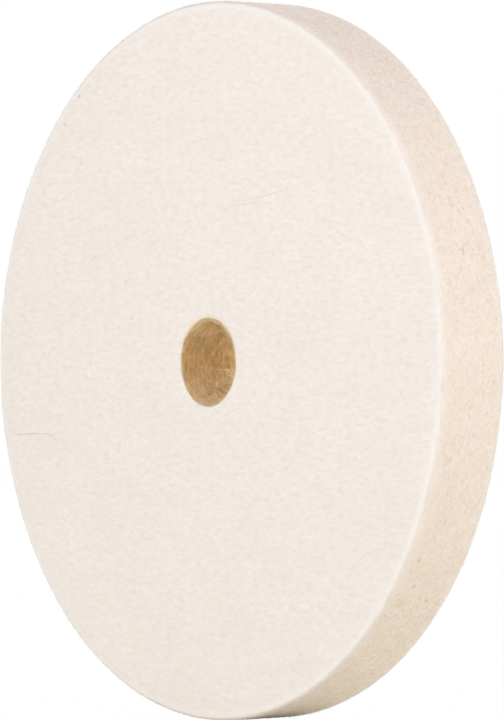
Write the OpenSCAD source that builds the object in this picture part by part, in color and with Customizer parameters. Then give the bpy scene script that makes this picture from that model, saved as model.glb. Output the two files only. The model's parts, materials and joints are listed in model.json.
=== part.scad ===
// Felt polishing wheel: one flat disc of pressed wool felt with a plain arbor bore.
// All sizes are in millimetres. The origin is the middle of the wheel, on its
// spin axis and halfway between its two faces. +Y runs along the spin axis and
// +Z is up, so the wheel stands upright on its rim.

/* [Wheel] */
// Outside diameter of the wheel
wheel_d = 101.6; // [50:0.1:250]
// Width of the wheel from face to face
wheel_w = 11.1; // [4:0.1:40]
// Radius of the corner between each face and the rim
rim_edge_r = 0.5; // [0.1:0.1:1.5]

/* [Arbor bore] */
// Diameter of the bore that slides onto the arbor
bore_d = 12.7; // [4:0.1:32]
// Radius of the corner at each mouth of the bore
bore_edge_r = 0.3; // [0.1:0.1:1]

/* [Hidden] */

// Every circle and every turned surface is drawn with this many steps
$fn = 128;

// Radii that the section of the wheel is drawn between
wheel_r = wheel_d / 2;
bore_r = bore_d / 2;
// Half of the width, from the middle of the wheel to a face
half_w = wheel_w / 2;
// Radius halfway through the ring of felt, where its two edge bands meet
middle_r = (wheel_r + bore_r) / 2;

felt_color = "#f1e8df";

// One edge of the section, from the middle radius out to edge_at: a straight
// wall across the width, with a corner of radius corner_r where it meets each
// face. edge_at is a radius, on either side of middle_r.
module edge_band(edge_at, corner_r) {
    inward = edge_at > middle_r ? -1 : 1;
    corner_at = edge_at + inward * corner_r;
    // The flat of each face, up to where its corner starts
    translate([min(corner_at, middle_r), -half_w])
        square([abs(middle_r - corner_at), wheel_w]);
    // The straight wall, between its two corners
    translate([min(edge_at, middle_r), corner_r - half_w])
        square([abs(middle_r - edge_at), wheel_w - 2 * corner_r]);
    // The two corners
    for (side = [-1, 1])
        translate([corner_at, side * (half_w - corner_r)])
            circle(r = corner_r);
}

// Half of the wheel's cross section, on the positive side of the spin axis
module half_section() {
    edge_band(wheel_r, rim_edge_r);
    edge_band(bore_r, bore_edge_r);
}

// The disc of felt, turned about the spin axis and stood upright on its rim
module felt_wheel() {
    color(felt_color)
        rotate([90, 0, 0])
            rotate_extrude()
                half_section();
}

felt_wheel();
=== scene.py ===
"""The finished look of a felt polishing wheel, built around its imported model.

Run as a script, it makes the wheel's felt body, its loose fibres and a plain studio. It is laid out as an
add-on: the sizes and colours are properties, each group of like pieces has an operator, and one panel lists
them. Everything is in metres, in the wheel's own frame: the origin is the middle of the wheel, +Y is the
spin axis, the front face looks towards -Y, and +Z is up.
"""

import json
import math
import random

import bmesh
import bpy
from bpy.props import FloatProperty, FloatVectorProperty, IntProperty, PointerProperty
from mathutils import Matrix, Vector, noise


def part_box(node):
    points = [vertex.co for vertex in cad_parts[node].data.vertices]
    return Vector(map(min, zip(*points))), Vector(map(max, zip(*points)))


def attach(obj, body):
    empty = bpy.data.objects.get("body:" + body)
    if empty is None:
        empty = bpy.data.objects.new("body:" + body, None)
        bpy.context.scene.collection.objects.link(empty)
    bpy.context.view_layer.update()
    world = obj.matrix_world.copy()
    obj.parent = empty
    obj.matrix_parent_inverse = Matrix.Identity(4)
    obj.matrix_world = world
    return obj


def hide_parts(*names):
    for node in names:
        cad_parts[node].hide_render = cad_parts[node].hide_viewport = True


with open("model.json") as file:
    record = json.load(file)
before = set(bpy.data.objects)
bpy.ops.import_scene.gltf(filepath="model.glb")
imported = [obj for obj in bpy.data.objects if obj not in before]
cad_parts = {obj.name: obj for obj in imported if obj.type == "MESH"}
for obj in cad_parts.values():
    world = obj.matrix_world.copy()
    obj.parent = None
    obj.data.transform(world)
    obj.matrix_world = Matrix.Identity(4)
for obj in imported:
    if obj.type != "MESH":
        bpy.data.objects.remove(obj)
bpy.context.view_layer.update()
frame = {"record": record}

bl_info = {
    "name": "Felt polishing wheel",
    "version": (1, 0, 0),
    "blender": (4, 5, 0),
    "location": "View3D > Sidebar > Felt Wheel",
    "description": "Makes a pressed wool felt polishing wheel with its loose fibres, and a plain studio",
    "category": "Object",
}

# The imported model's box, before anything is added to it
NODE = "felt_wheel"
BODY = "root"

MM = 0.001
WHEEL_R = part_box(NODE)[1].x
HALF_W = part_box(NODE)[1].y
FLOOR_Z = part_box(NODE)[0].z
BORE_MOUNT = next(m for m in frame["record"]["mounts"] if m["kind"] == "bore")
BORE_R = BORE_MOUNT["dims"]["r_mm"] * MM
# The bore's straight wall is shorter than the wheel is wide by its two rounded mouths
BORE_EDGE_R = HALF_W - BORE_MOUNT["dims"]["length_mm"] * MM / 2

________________

§ Given instruction:
Exactly the lines from the one holding "stood upright on its rim" through the one holding "for node in" should be printed, ends included.

§ Exercise solution:
// The disc of felt, turned about the spin axis and stood upright on its rim
module felt_wheel() {
    color(felt_color)
        rotate([90, 0, 0])
            rotate_extrude()
                half_section();
}

felt_wheel();
=== scene.py ===
"""The finished look of a felt polishing wheel, built around its imported model.

Run as a script, it makes the wheel's felt body, its loose fibres and a plain studio. It is laid out as an
add-on: the sizes and colours are properties, each group of like pieces has an operator, and one panel lists
them. Everything is in metres, in the wheel's own frame: the origin is the middle of the wheel, +Y is the
spin axis, the front face looks towards -Y, and +Z is up.
"""

import json
import math
import random

import bmesh
import bpy
from bpy.props import FloatProperty, FloatVectorProperty, IntProperty, PointerProperty
from mathutils import Matrix, Vector, noise


def part_box(node):
    points = [vertex.co for vertex in cad_parts[node].data.vertices]
    return Vector(map(min, zip(*points))), Vector(map(max, zip(*points)))


def attach(obj, body):
    empty = bpy.data.objects.get("body:" + body)
    if empty is None:
        empty = bpy.data.objects.new("body:" + body, None)
        bpy.context.scene.collection.objects.link(empty)
    bpy.context.view_layer.update()
    world = obj.matrix_world.copy()
    obj.parent = empty
    obj.matrix_parent_inverse = Matrix.Identity(4)
    obj.matrix_world = world
    return obj


def hide_parts(*names):
    for node in names:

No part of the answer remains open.